Common Places to Check for Mold in Your Home

 

1.    The Bathroom

If your bathroom does not have proper ventilation, the warm moist environment is an open invitation for mold growth. Although most of us are used to seeing mold on the shower tiles, it can grow in much more inconspicuous places.

When in the shower, check around the faucets. Check all sink and counter surfaces, as well as behind and under the toilet tank.

One place that becomes overrun with mold before you even notice is under the sink. Leaky pipes often drip for months before anyone realizes, and the entire cabinet underneath may already be infested with mold.

bathroom-faucet-mold-growth

Routinely check shampoo bottles, hanging loofas or sponges, and even your toothbrush caddy. Although these spots don’t affect your renovations, it’s important if household members have a sensitivity.

All of these surfaces can quietly harbor mold.  In order to keep mold growth down in your bathroom, ventilate the room, keep surfaces clean and dry, check pipes often, and consider installing a dehumidifier.

 

2.    The Kitchen

Wherever there is food, there is great potential for mold, as mold thrives on organic material. Stoves, ovens, plus hot water increase the likelihood of mold growing in your kitchen.

Before renovating, check behind and under your sink for rotting food and leaky pipes.

Your pantries might have mold growing on the food that was pushed to the back months ago. The mold can quickly spread if given the right conditions.

Food that falls behind and under the stove could also start a mold infestation. And they won’t be discovered until those appliances are moved.

If you keep the garbage bin in a cabinet, mold can grow easily if not spotted and stopped. Take out the trash can regularly and clean the can and the cabinet floors and walls which may be contaminated.

Similar to your bathroom, the key to mold prevention in your kitchen is keeping areas clean and dry, and ventilating the room properly in order to dispel humidity and moisture.

 

3.     The Attic

In South Florida, mold in the attic is a very common problem. Between the wet weather and humid conditions, your very warm attic is likely to grow mold – whether in the insulation, around vents and soffits, or where any water is leaking into the attic from the roof.

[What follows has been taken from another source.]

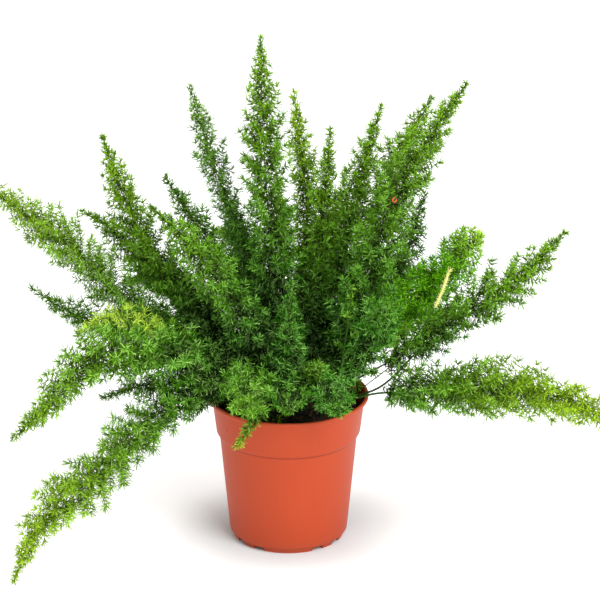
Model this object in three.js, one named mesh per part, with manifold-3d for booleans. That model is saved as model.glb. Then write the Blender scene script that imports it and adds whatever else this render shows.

This area of mold growth is especially problematic as mold is airborne. It can easily enter your vents and air conditioning ducts and quickly spread through your entire home.

attic-window-mold-growth

It is important that the roof is properly ventilated, and the air is in constant flow. You should also regularly check for possible roof leaks, as well as any signs of damp insulation or framing.

 

Mold Can Grow Anywhere

Although the areas listed are the most common spots in your home where mold propagates, mold can be anywhere – behind potted plants, in cement garages, or even under your bed. The key is ventilation and maintenance in order to keep mold growth to an absolute minimum – but it is still wise to check regularly for any signs of mold.

 

What to Do If You Find Mold in Your Home

If you’ve found mold in your home and a family member is suffering from allergies, headaches, fatigue, or any other “mystery illness”, tell the doctor. Inform him of the mold you found, so that he may determine if mold is the aggravating cause. Here are some other things that you can do:

  • Identify the cause of the mold and fix it. For instance, if a pipe is leaking, be sure to close the leak and stop the situation from worsening.
  • Call a licensed mold tester to determine if you have mold, what type it is, and how it should be dealt with.
  • Call your insurance company to determine if mold remediation is covered by your policy.
  • Have a mold remediation expert remove the mold from your home.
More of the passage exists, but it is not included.